The scrum has evolved with the different rule changes and I do believe that now it is much more of a pushing contest if you are not moving forward it is very tough to lift you foot to strike. The media have picked up on this but I do believe that is a restart of the game ie why should the opposition who have knocked the ball on get the chance to win it straight back. The scrum is now used to tire the big units out to create more space.

Is the new 'crouch, touch, set' a far better way to set the scrum, as the resets seems less than the 'crouch, touch, pause, engage'?
Miles better not sure why the refs ever actually had to say pause?!?!?!?!?!
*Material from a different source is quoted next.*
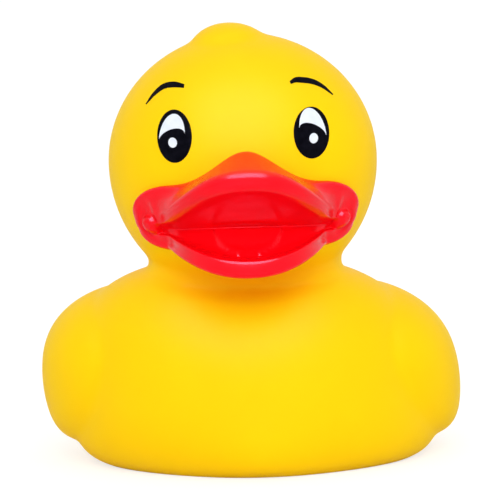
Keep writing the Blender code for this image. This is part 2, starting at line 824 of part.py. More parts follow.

To me the hooker is the most specialised position on the pitch, playing front row, hooking and line outs. If crooked feeding becomes more of an acceptance do you feel the art of hooking may be lost and in years to come a hooker may be seen as a glorified prop who throws the ball in? For me its the most exciting position on the pitch and is hate to see that lost.
I still believe that the hooker role especially in the scrum is still very vital everything sets around the hooker he controls the height, speed, angles of attack (probably best described over the phone or in person at some point). Plus its tough for props to learn to throw!!!!!

Slightly off subject, were you tempted to offer yourself up for the Autumn internationals as there was a lacking of Hookers available and you more than likely would of got a place? You could of been part of the NZ beating team...regrets or happy you served England well?

It was definitely time to move on, they've got some great young guys coming through and they need to blood them now to get the best out of them in the world cup 2015. I loved every minute of my caps and will still get a buzz every time England beat another country as I'm extremely patriotic and feel more like I helped keep the nation behind our country by being part of its history.

Would love to thank Lee for his input and interesting to hear a view from the hookers side!